** start of SUPPLIED INFORMATION **
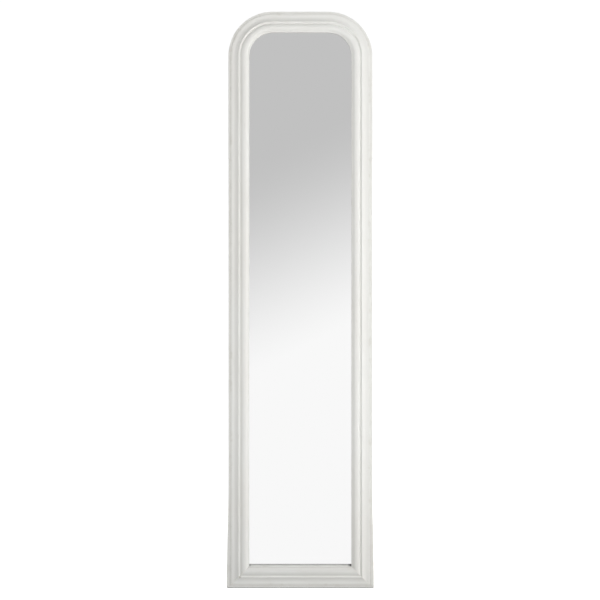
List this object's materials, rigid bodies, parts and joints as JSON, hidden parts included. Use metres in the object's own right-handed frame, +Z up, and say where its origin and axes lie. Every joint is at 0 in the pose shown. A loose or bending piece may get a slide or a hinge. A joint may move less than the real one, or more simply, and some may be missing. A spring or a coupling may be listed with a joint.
{
  "type": "cheval floor mirror",
  "caption": "Tall narrow floor mirror in a white moulded wooden frame with a round-cornered crown, leaning on a folding rear leg.",
  "frame": {"origin": "centre of the bounding box's underside, on the floor, with the rear leg open", "axes": "+Z up, +Y from the mirror's face towards the rear leg, +X to the right of a viewer who faces the mirror"},
  "size_m": [0.409, 0.3532, 1.5913],
  "materials": {
    "painted_wood": "satin off-white brushed paint over moulded wood, lightly worn on the arrises",
    "mirror_glass": "clear float glass, silvered behind",
    "back_panel": "brown hardboard, smooth face out",
    "hinge_steel": "zinc-plated, brushed",
    "screw_steel": "zinc-plated, bright",
    "rubber": "matte grey rubber",
    "foam": "closed-cell foam, off-white",
    "webbing": "woven cotton webbing, natural"
  },
  "bodies": {
    "mirror_frame": {"back_panel": "back_panel", "batten_screw_1": "screw_steel", "batten_screw_2": "screw_steel", "batten_screw_3": "screw_steel", "batten_screw_4": "screw_steel", "bottom_rail": "painted_wood", "foot_strip": "rubber", "glass_cushion_left": "foam", "glass_cushion_right": "foam", "glazing_strip": "rubber", "hinge_batten": "painted_wood", "hinge_leaf_frame_left": "hinge_steel", "hinge_leaf_frame_right": "hinge_steel", "hinge_pin_left": "hinge_steel", "hinge_pin_right": "hinge_steel", "hinge_screw_frame_1": "screw_steel", "hinge_screw_frame_2": "screw_steel", "hinge_screw_frame_3": "screw_steel", "hinge_screw_frame_4": "screw_steel", "left_corner": "painted_wood", "left_stile": "painted_wood", "mirror_glass": "mirror_glass", "panel_screw_1": "screw_steel", "panel_screw_10": "screw_steel", "panel_screw_2": "screw_steel", "panel_screw_3": "screw_steel", "panel_screw_4": "screw_steel", "panel_screw_5": "screw_steel", "panel_screw_6": "screw_steel", "panel_screw_7": "screw_steel", "panel_screw_8": "screw_steel", "panel_screw_9": "screw_steel", "right_corner": "painted_wood", "right_stile": "painted_wood", "setting_block_left": "rubber", "setting_block_right": "rubber", "stay_strap": "webbing", "strap_screw_frame": "screw_steel", "strap_washer_frame": "screw_steel", "top_rail": "painted_wood"},
    "rear_leg": {"hinge_leaf_leg_left": "hinge_steel", "hinge_leaf_leg_right": "hinge_steel", "hinge_screw_leg_1": "screw_steel", "hinge_screw_leg_2": "screw_steel", "hinge_screw_leg_3": "screw_steel", "hinge_screw_leg_4": "screw_steel", "leg_lower_rail": "painted_wood", "leg_pad_left": "rubber", "leg_pad_right": "rubber", "leg_screw_left_1": "screw_steel", "leg_screw_left_2": "screw_steel", "leg_screw_right_1": "screw_steel", "leg_screw_right_2": "screw_steel", "leg_stile_left": "painted_wood", "leg_stile_right": "painted_wood", "leg_top_rail": "painted_wood", "strap_screw_leg": "screw_steel", "strap_washer_leg": "screw_steel"}
  },
  "joints": [
    {"name": "leg_hinge", "type": "hinge", "parent": "mirror_frame", "child": "rear_leg", "pos_m": [0, 0.00495, 1.10989], "axis": [1, 0, 0], "range_deg": [-16, 0], "deforming": ["stay_strap"]}
  ]
}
** end of SUPPLIED INFORMATION **
# DIRECTIVE:
Find every line that holds "joints" and copy it.

# OUTPUT BELOW:
List this object's materials, rigid bodies, parts and joints as JSON, hidden parts included. Use metres in the object's own right-handed frame, +Z up, and say where its origin and axes lie. Every joint is at 0 in the pose shown. A loose or bending piece may get a slide or a hinge. A joint may move less than the real one, or more simply, and some may be missing. A spring or a coupling may be listed with a joint.
  "joints": [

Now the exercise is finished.